A mat hold pattern is a signal of a trend continuation. The pattern is rare and can often be confused with other similar patterns such as a rising three. Traders typically allow some level of deviation from the strictest form of a mat hold pattern depending on their trading style. To fully understand how to identify a mat hold pattern, it’s important to first know how to read a candlestick chart.
What does a Mat Hold Pattern look like?
A mat hold pattern can form during an upward or downward trend. In an upward trend, the first inclination of the pattern immerging is a large green candle followed by a gap upwards and three smaller red candles which stay above the low of the first candle. The fifth candle is another large green candle which closes at least at the high of the first candle. The pattern as a whole, shaped like an “N”, indicates a continuation of the initial upward trend but it doesn’t suggest the size of the move.
A mat hold pattern during a downward trend is formed by an initial red candle followed by a gap below and three smaller green candles which stay below the close of the first candle. The fifth candle is another red candle which closes below the rest of the pattern. Neither variation of a mat hold indicates how long the trend will continue so it’s not advisable to expect a large move.
How to trade a Mat Hold Pattern
As there is no profit target on a mat hold pattern, it’s unadvisable to expect large profits from this pattern alone. Scalp traders may try to use higher leverage to capitalise on a smaller move and a common practise would be to add a stop loss at the open price of the fifth candle. This minimises losses if the price moves in the opposite direction.
Some traders may allow for small deviations in the pattern because of it being so infrequent. For example, candles 2, 3 and 4 may be dragged out over an extra candle so candle 5 may, in fact, be candle 6. Either way, using a mat hold pattern in conjunction with other technical indicators may be preferable to using it alone. An indicator which uses moving averages such as the MACD or RSI could show whether the asset is overbought or oversold, giving the trader a better idea of where the price is according to the current trend.

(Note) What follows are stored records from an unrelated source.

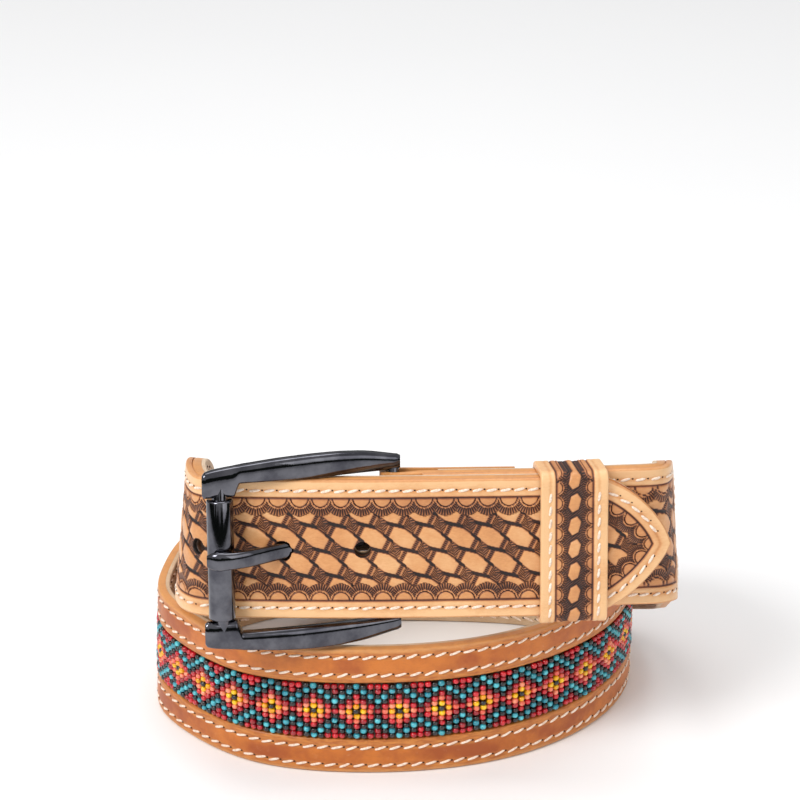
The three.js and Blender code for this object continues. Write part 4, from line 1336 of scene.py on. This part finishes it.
def frame_arm(side):
    shares = np.concatenate([np.linspace(0, 0.8, 50), np.linspace(0.806, 0.85, 16), np.linspace(0.86, 1, 14)])
    inner, outer, thick = (np.interp(shares, ARM_SECTIONS[:, 0], ARM_SECTIONS[:, k]) for k in (1, 2, 3))
    kernel = np.hanning(11)
    kernel /= kernel.sum()
    outer = np.convolve(np.pad(outer, 5, mode="edge"), kernel, mode="valid")
    thick = np.convolve(np.pad(thick, 5, mode="edge"), kernel, mode="valid")
    step = smooth_step(0.808, 0.842, shares)
    inner = (1 - 0.17 * step) * WINDOW_HEIGHT / 2
    outer = outer * FRAME_HEIGHT / 2
    half = (outer - inner) / 2
    middle = (outer + inner) / 2
    ends = np.sqrt(np.clip(1 - np.clip(1 - np.minimum(shares, 1 - shares) / 0.012, 0, 1) ** 2, 0.02, 1))
    ends = 0.8 + 0.2 * ends
    across, outward = squircle(half * ends, ARM_THICKNESS / 2 * thick * ends, 32, 3.2)
    along = (HEEL_BAR_INSET - shares * FRAME_LENGTH)[:, None]
    return capped_loft(lap_place(
        side * (across + middle[:, None]) - FRAME_DROP, frame_out(shares)[:, None] + outward, along,
    ))


frame_parts = [
    frame_arm(1), frame_arm(-1),
    tube((-FRAME_DROP, HEEL_OUT, 0), HEEL_BAR_RADIUS, WINDOW_HEIGHT / 2 + 1),
    tube((-FRAME_DROP, ROLLER_OUT, -BAR_SPACING), FRONT_BAR_RADIUS, WINDOW_HEIGHT / 2 + 1),
]
points, faces = stacked(frame_parts)
make_piece("buckle_casting", points, faces, nickel, "dark_nickel", ("buckle_frame",), sharp=50)

points, faces = tube((-FRAME_DROP, ROLLER_OUT, -BAR_SPACING), ROLLER_RADIUS, ROLLER_LENGTH / 2, 72, 0.6)
make_piece("buckle_sleeve", points, faces, nickel, "dark_nickel", ("buckle_roller",), sharp=50)


def prong_eye():
    angle = np.linspace(0, 2 * np.pi, 48, endpoint=False)
    profile = np.array([[-3, 2.4], [-3, 3.5], [-2.7, 3.85], [2.7, 3.85], [3, 3.5], [3, 2.4]])
    across = profile[:, :1] + 0 * angle
    outward = HEEL_OUT + profile[:, 1:] * np.cos(angle)
    along = profile[:, 1:] * np.sin(angle)
    rings = lap_place(across, outward, along)
    flat = rings.reshape(-1, 3)
    return flat, [loft_faces(len(profile), 48, closed_rows=True)]


points, faces = stacked([prong_skin(0, 32), prong_eye()])
make_piece("buckle_tongue", points, faces, nickel, "dark_nickel", ("buckle_prong",), sharp=50)
bpy.data.objects.remove(cutter)


# Floor, lights and surroundings
floor_finish, n, bsdf = new_material("floor")
floor_cloud = n.noise(n.add("ShaderNodeTexCoord").outputs["Object"], 3.0, 2)
n.put(n.mix(floor_cloud, srgb(246, 246, 247), srgb(250, 250, 250)), bsdf.inputs["Base Color"])
bsdf.inputs["Roughness"].default_value = 0.85
floor_mesh = bpy.data.meshes.new("floor")
floor_mesh.from_pydata([(-6, -6, 0), (6, -6, 0), (6, 6, 0), (-6, 6, 0)], [], [(0, 1, 2, 3)])
floor_mesh.materials.append(floor_finish)
floor = bpy.data.objects.new("floor", floor_mesh)
bpy.context.scene.collection.objects.link(floor)


def area_light(name, place, aim, size, power, colour=(1, 1, 1)):
    data = bpy.data.lights.new(name, "AREA")
    data.shape = "RECTANGLE"
    data.size, data.size_y = size
    data.energy = power
    data.color = colour
    light = bpy.data.objects.new(name, data)
    light.location = place
    direction = np.array(aim) - np.array(place)
    direction = direction / np.linalg.norm(direction)
    light.rotation_mode = "QUATERNION"
    light.rotation_quaternion = Vector(direction).to_track_quat("-Z", "Y")
    bpy.context.scene.collection.objects.link(light)
    return light


area_light("key", (-0.75, -0.75, 1.1), (0, 0, 0.05), (0.6, 0.6), 13)
area_light("fill", (0.9, -0.9, 0.6), (0, 0, 0.05), (0.9, 0.7), 2.6)
area_light("top", (0.0, 0.25, 1.3), (0, 0, 0), (0.9, 0.6), 5.5)
world = bpy.data.worlds.new("studio")
world.use_nodes = True
# Bright sky overhead, with a dark tree line near the horizon for the metal to reflect
sky_nodes = world.node_tree.nodes
sky_links = world.node_tree.links
sky_place = sky_nodes.new("ShaderNodeTexCoord")
sky_split = sky_nodes.new("ShaderNodeSeparateXYZ")
sky_links.new(sky_place.outputs["Generated"], sky_split.inputs[0])
sky_noise = sky_nodes.new("ShaderNodeTexNoise")
sky_noise.inputs["Scale"].default_value = 5
sky_noise.inputs["Detail"].default_value = 3
sky_links.new(sky_place.outputs["Generated"], sky_noise.inputs["Vector"])
sky_edge = sky_nodes.new("ShaderNodeMath")
sky_edge.operation = "MULTIPLY_ADD"
sky_edge.inputs[1].default_value = 0.5
sky_links.new(sky_noise.outputs[0], sky_edge.inputs[0])
sky_links.new(sky_split.outputs[2], sky_edge.inputs[2])
sky_ramp = sky_nodes.new("ShaderNodeValToRGB")
sky_ramp.color_ramp.elements[0].position = 0.44
sky_ramp.color_ramp.elements[0].color = (0.05, 0.06, 0.05, 1)
sky_ramp.color_ramp.elements[1].position = 0.5
sky_ramp.color_ramp.elements[1].color = (1, 1, 1, 1)
sky_links.new(sky_edge.outputs[0], sky_ramp.inputs[0])
sky_links.new(sky_ramp.outputs[0], sky_nodes["Background"].inputs[0])
sky_nodes["Background"].inputs[1].default_value = 0.6
bpy.context.scene.world = world
bpy.context.scene.view_settings.view_transform = "Standard"
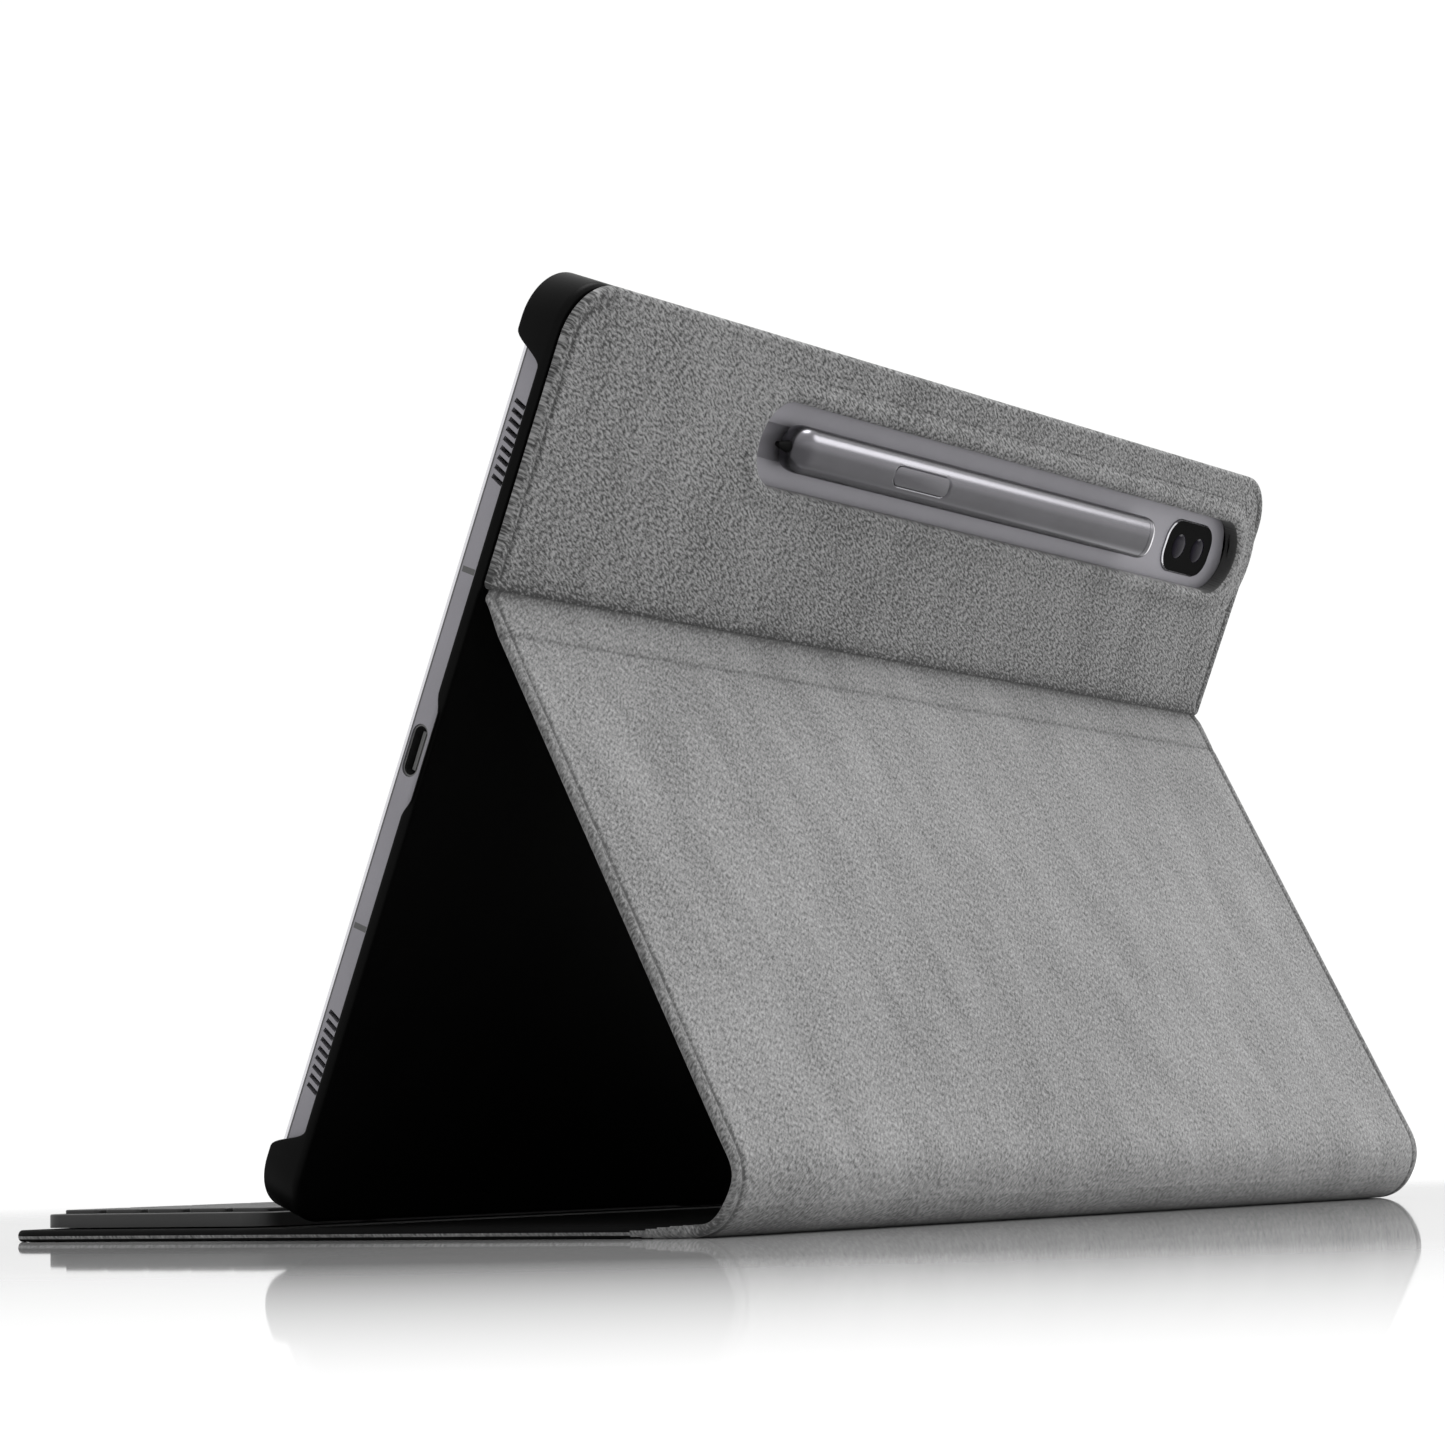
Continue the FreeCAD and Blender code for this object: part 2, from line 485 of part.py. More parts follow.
def pen():
    deepest = TABLET_BACK + PEN_GROOVE - 0.1
    middle_depth = deepest - PEN_DEPTH / 2
    outer = deepest - PEN_DEPTH
    cap_length = 2.6
    barrel = pen_body(PEN_LEFT, PEN_RIGHT + cap_length, 0, deepest)
    nose = [edge for edge in barrel.Edges if all(abs(v.Point.x - PEN_LEFT) < 1e-6 for v in edge.Vertexes)]
    barrel = barrel.makeFillet(1.6, nose)
    button_seat = stadium(4.85, 24.15, WINDOW_MIDDLE, 1.95, outer - 1, outer + 0.8)
    nib_hole = Part.makeCylinder(1.2, 6, FreeCAD.Vector(PEN_LEFT - 5, WINDOW_MIDDLE, middle_depth),
                                 FreeCAD.Vector(1, 0, 0))
    cap = pen_body(PEN_RIGHT + cap_length, PEN_RIGHT, 0, deepest)
    tail = [edge for edge in cap.Edges if all(abs(v.Point.x - PEN_RIGHT) < 1e-6 for v in edge.Vertexes)]
    cap = cap.makeFillet(1.2, tail)
    shank = Part.makeCylinder(1.1, 4.5, FreeCAD.Vector(PEN_LEFT - 4.5, WINDOW_MIDDLE, middle_depth),
                              FreeCAD.Vector(1, 0, 0))
    point = Part.makeCone(1.1, 0.45, 3.2, FreeCAD.Vector(PEN_LEFT, WINDOW_MIDDLE, middle_depth),
                          FreeCAD.Vector(1, 0, 0))
    button = stadium(5.0, 24.0, WINDOW_MIDDLE, 1.8, outer + 0.15, outer + 0.5)
    save("pen_barrel", cut_all(barrel, [button_seat, nib_hole]), SHELL_FRAME)
    save("pen_end_cap", cap, SHELL_FRAME)
    save("pen_nib", shank.fuse(point), SHELL_FRAME)
    save("pen_button", button, SHELL_FRAME)


# ---------------------------------------------------------------- keyboard
# Key widths in units, from left to right as typed, nearest row first. None marks the space bar.
KEY_ROWS = {
    "modifier_keys": [1.25, 1.25, 1.25, 1.25, None, 1, 1, 1, 1, 1],
    "lower_row_keys": [2.25] + [1] * 10 + [2.25],
    "home_row_keys": [1.75] + [1] * 11 + [1.75],
    "upper_row_keys": [1.5] + [1] * 13,
    "number_row_keys": [1] * 13 + [1.5],
}
SPACE_UNITS = 4.5


def key_places():
    """Yield node, x range and y range of every key's cell."""
    for row, (node, widths) in enumerate(KEY_ROWS.items()):
        x = -KEY_UNITS * KEY_UNIT / 2
        y = FIRST_ROW_FRONT + row * ROW_PITCH
        for width in widths:
            units = SPACE_UNITS if width is None else width
            name = "space_bar" if width is None else node
            yield name, x, x + units * KEY_UNIT, y, y + ROW_PITCH
            x += units * KEY_UNIT


def keycap(x0, x1, y0, y1):
    edge = KEY_GAP / 2
    low = DECK_BOTTOM + 0.2
    cap = plate(x0 + edge, x1 - edge, y0 + edge, y1 - edge, low, DECK_TOP + KEY_PROUD, 1.1)
    return soften(cap, 0.25, DECK_TOP + KEY_PROUD)


def keyboard():
    half = KEYBOARD_WIDTH / 2
    front, rear = KEYBOARD_FRONT, KEYBOARD_REAR
    wall = 0.8
    case = plate(-half, half, front, rear, KEYBOARD_BOTTOM, DECK_BOTTOM, KEYBOARD_CORNER)
    room = plate(-half + wall, half - wall, front + wall, rear - wall, CASE_INSIDE, DECK_BOTTOM + 1,
                 KEYBOARD_CORNER - wall)
    socket_x = 70.0
    socket_mouth = box(socket_x - 4.6, socket_x + 4.6, rear - wall - 0.2, rear + 1,
                       CASE_INSIDE + 0.05, DECK_BOTTOM - 0.05)
    slider_mouth = box(88.0, 100.0, rear - wall - 0.2, rear + 1, CASE_INSIDE + 0.3, DECK_BOTTOM - 0.3)
    case = case.cut(room).cut(socket_mouth).cut(slider_mouth)

    deck = plate(-half, half, front, rear, DECK_BOTTOM, DECK_TOP, KEYBOARD_CORNER)
    deck = soften(deck, 0.25, DECK_TOP)
    holes = []
    caps = {}
    domes = []
    inset = KEY_GAP / 2 - KEY_CLEARANCE
    sheet_top = CASE_INSIDE + 2 * CIRCUIT
    for node, x0, x1, y0, y1 in key_places():
        holes.append(box(x0 + inset, x1 - inset, y0 + inset, y1 - inset, DECK_BOTTOM - 1, DECK_TOP + 1))
        caps.setdefault(node, []).append(keycap(x0, x1, y0, y1))
        domes.append(disc((x0 + x1) / 2, (y0 + y1) / 2, sheet_top, sheet_top + 0.12, 2.4))
    lamp_places = [(100.0, rear - 0.95), (106.0, rear - 0.95)]
    lamp_holes = [disc(x, y, DECK_BOTTOM - 1, DECK_TOP + 1, 0.5) for x, y in lamp_places]

    board = plate(-half + 1.2, half - 1.2, front + 1.2, rear - 2.2, CASE_INSIDE, CASE_INSIDE + CIRCUIT, 3.0)
    battery_room = box(-40, 40, front + 8, front + 34, CASE_INSIDE - 1, CASE_INSIDE + 1)
    switch_sheet = plate(-half + 1.2, half - 1.2, front + 1.2, rear - 2.2, CASE_INSIDE + CIRCUIT,
                         sheet_top, 3.0)
    battery = plate(-39, 39, front + 9, front + 33, CASE_INSIDE, CASE_INSIDE + CIRCUIT - 0.02, 1.0)
    socket = box(socket_x - 4.4, socket_x + 4.4, rear - 2.1, rear - 0.2, CASE_INSIDE + 0.1,
                 DECK_BOTTOM - 0.1)
    socket_hollow = box(socket_x - 4.1, socket_x + 4.1, rear - 1.6, rear + 1, CASE_INSIDE + 0.35,
                        DECK_BOTTOM - 0.35)
    slider = box(89.5, 93.5, rear - wall - 0.1, rear + 0.35, CASE_INSIDE + 0.45, DECK_BOTTOM - 0.45)
    feet = [plate(x - 9, x + 9, y - 2, y + 2, COVER_TOP + 0.02, KEYBOARD_BOTTOM, 1.5)
            for x in (-100.0, 0.0, 100.0) for y in (front + 5.0, rear - 5.0)]
    holders = [(x, (front + rear) / 2) for x in (-70.0, 70.0)]
    holder_top = KEYBOARD_BOTTOM + 0.3
    case = cut_all(case, pockets(holders, 40, 14, KEYBOARD_BOTTOM - 1, holder_top))

    save("keyboard_bottom_case", case)
    save("keyboard_deck", cut_all(deck, holes + lamp_holes))
    save("keyboard_circuit", board.cut(battery_room))
    save("keyboard_switch_sheet", switch_sheet)
    save("keyboard_snap_domes", domes)
    save("keyboard_battery", battery)
    save("keyboard_socket", socket.cut(socket_hollow))
    save("keyboard_power_slider", slider)
    save("keyboard_status_lamps", [disc(x, y, DECK_BOTTOM, DECK_TOP - 0.05, 0.45) for x, y in lamp_places])
    save("keyboard_feet", feet)
    save("keyboard_magnets", magnets(holders, 40, 14, KEYBOARD_BOTTOM, holder_top))
    for node, solids in caps.items():
        save(node, solids)


def main():
    os.makedirs("parts", exist_ok=True)
    front_cover()
    spine()
    flap()
    upper_panel()
    back_shell()
    tablet()
    pen()
    keyboard()


main()
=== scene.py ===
import json
import math

import bpy
from mathutils import Matrix, Vector, noise


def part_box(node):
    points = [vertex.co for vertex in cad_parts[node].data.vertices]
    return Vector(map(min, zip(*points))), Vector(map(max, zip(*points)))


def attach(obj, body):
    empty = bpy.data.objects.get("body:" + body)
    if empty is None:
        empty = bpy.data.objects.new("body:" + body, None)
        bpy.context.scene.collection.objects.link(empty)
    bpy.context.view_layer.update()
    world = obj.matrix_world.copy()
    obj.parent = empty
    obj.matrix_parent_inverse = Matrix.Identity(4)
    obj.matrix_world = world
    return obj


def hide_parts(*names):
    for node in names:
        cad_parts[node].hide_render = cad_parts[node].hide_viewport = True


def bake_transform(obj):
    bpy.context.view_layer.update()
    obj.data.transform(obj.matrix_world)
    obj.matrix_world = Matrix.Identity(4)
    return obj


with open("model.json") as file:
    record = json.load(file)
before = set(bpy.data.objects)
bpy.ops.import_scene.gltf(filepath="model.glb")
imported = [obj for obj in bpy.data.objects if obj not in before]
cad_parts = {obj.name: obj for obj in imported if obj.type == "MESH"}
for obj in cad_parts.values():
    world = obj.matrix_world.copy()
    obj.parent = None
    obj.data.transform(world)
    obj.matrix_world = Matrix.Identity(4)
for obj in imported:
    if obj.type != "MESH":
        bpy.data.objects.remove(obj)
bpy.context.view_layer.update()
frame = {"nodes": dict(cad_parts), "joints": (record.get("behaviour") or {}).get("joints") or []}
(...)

All candlestick patterns work best when used together with other signals and indicators. The fact that the mat hold pattern doesn’t give a predicted profit level makes it less than ideal to use alone. It is, however, considered a reliable pattern thanks to its scarcity so scalp traders may like to take a bet that the continuation of the prior trend will play out. If a mat hold appears as part of a larger pattern like a bull flag or a cup and handle, it may give more weight to the signal.